• Stated exercise:
Emit the entire listing verbatim.

• Data provided:

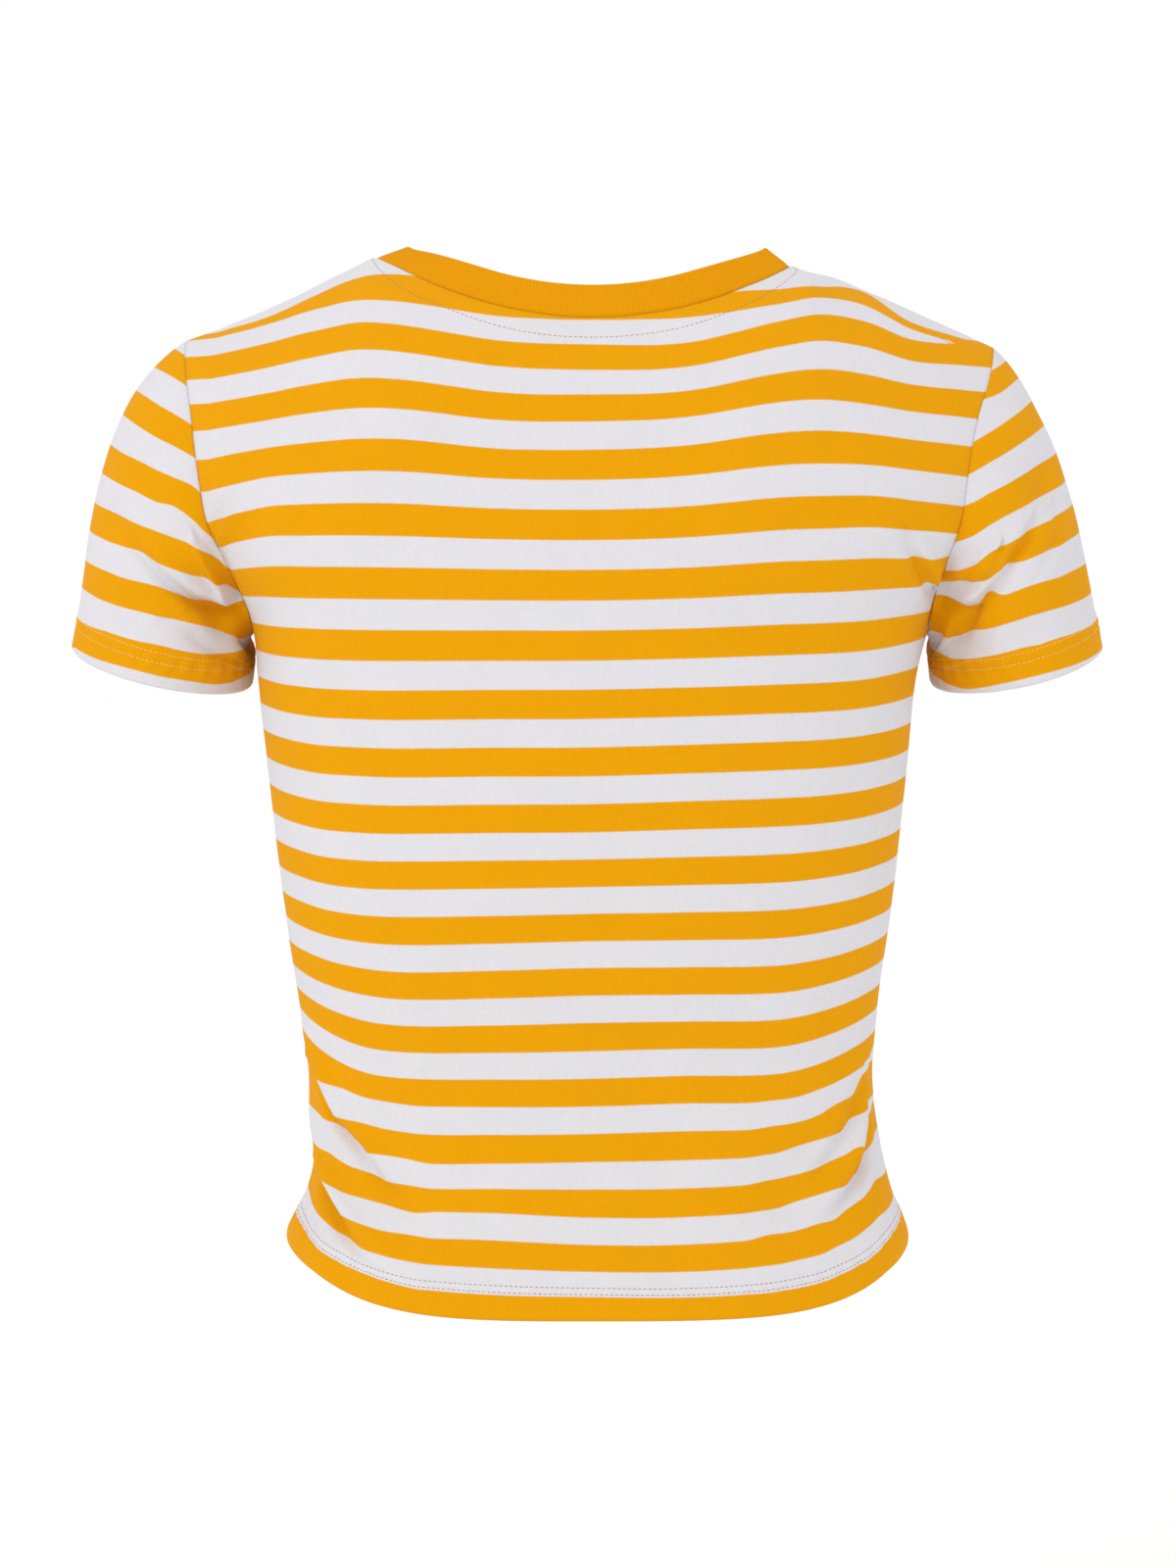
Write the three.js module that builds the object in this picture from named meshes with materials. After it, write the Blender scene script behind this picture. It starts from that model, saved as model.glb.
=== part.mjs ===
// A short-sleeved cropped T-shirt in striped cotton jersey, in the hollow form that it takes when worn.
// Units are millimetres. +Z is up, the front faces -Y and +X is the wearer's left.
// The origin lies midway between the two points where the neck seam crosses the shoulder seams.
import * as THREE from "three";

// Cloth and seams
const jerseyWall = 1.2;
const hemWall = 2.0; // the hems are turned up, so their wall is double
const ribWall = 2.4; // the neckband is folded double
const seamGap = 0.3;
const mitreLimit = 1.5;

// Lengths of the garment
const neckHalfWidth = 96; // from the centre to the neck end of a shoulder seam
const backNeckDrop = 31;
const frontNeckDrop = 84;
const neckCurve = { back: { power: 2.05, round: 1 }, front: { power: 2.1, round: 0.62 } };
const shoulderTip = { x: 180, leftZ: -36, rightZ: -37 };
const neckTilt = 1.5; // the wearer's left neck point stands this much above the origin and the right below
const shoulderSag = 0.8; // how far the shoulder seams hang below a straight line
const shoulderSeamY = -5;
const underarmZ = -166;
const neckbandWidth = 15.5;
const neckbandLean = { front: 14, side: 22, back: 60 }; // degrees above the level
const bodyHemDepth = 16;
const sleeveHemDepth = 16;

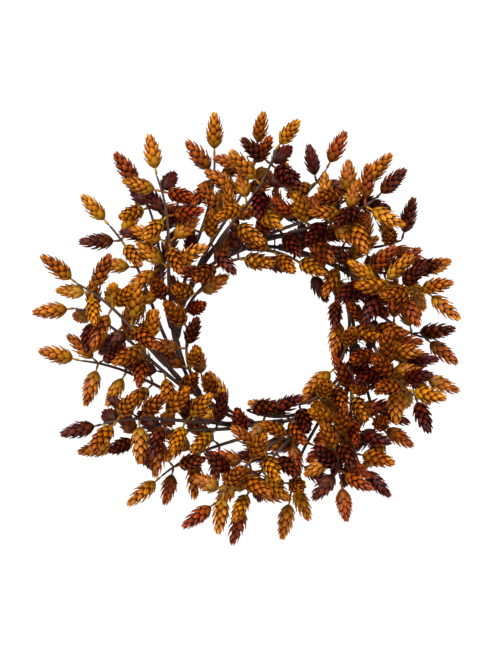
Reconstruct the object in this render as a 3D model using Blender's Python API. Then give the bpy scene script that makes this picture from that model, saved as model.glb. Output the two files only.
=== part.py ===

• Response for this exercise:
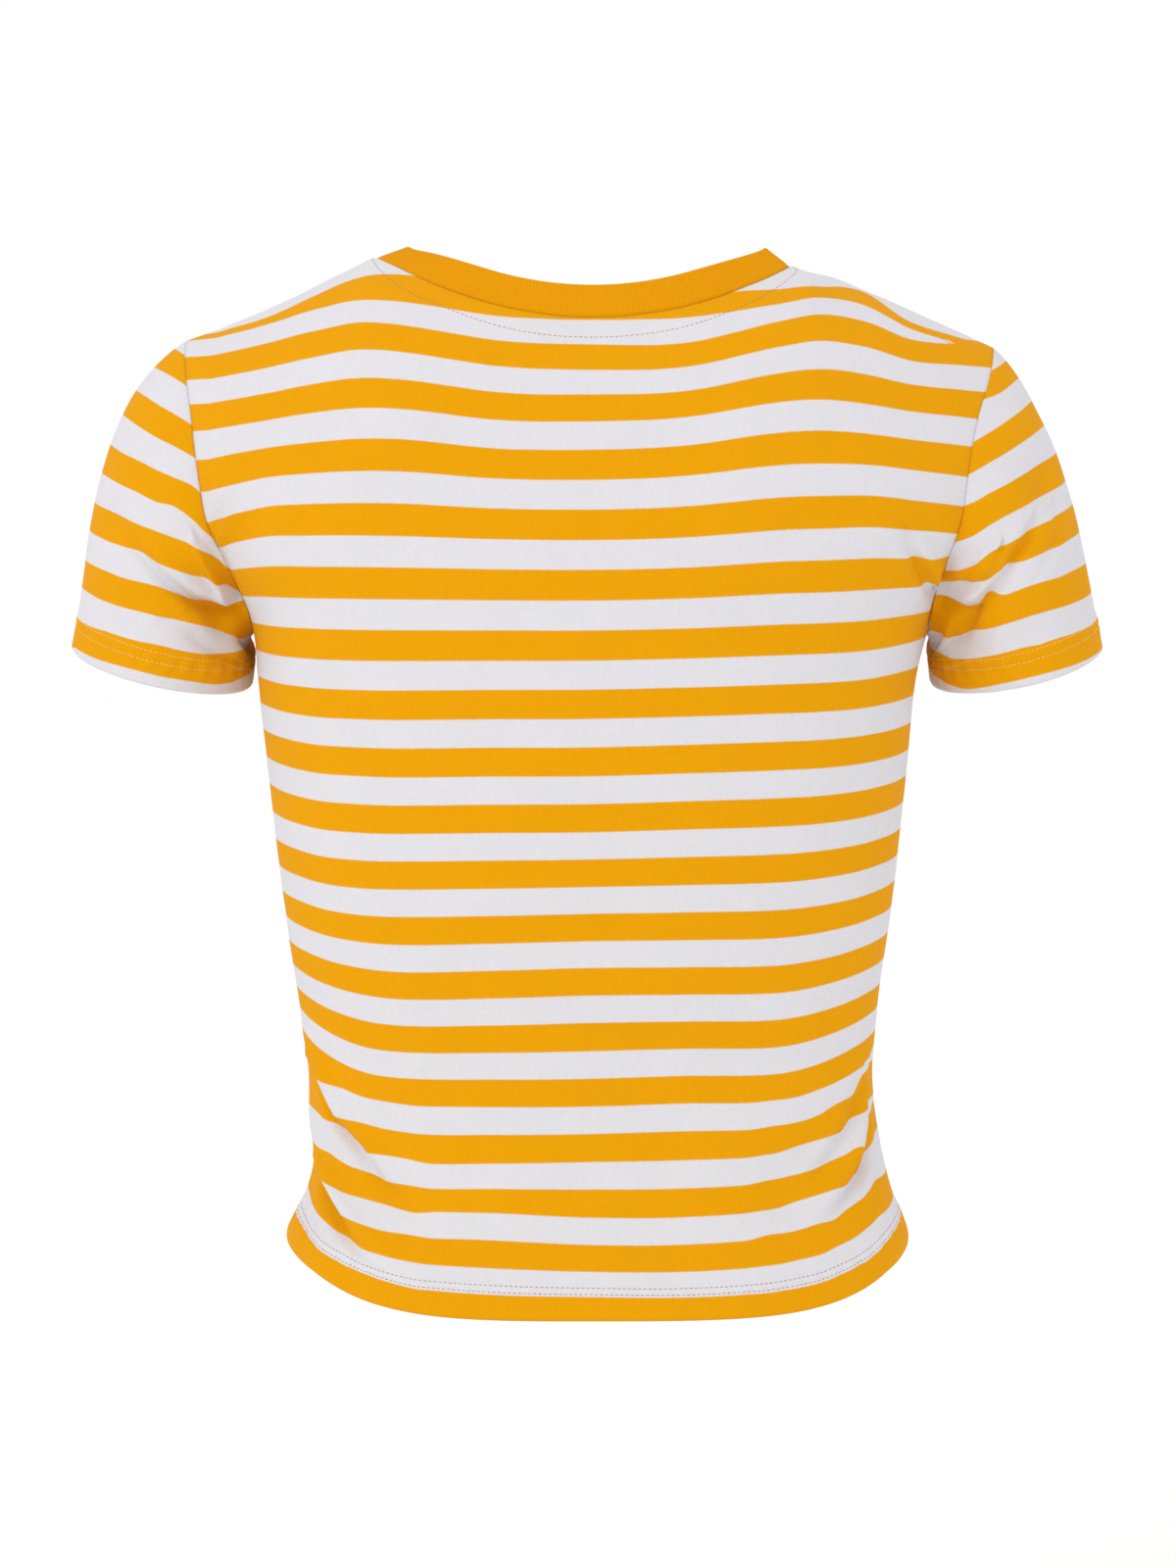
Write the three.js module that builds the object in this picture from named meshes with materials. After it, write the Blender scene script behind this picture. It starts from that model, saved as model.glb.
=== part.mjs ===
// A short-sleeved cropped T-shirt in striped cotton jersey, in the hollow form that it takes when worn.
// Units are millimetres. +Z is up, the front faces -Y and +X is the wearer's left.
// The origin lies midway between the two points where the neck seam crosses the shoulder seams.
import * as THREE from "three";

// Cloth and seams
const jerseyWall = 1.2;
const hemWall = 2.0; // the hems are turned up, so their wall is double
const ribWall = 2.4; // the neckband is folded double
const seamGap = 0.3;
const mitreLimit = 1.5;

// Lengths of the garment
const neckHalfWidth = 96; // from the centre to the neck end of a shoulder seam
const backNeckDrop = 31;
const frontNeckDrop = 84;
const neckCurve = { back: { power: 2.05, round: 1 }, front: { power: 2.1, round: 0.62 } };
const shoulderTip = { x: 180, leftZ: -36, rightZ: -37 };
const neckTilt = 1.5; // the wearer's left neck point stands this much above the origin and the right below
const shoulderSag = 0.8; // how far the shoulder seams hang below a straight line
const shoulderSeamY = -5;
const underarmZ = -166;
const neckbandWidth = 15.5;
const neckbandLean = { front: 14, side: 22, back: 60 }; // degrees above the level
const bodyHemDepth = 16;
const sleeveHemDepth = 16;

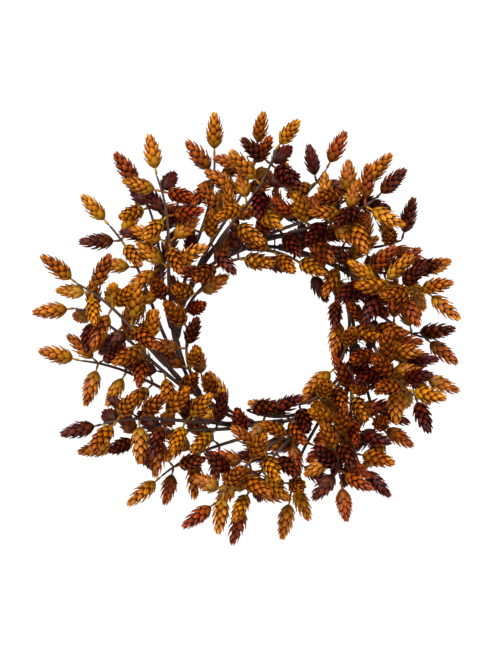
Reconstruct the object in this render as a 3D model using Blender's Python API. Then give the bpy scene script that makes this picture from that model, saved as model.glb. Output the two files only.
=== part.py ===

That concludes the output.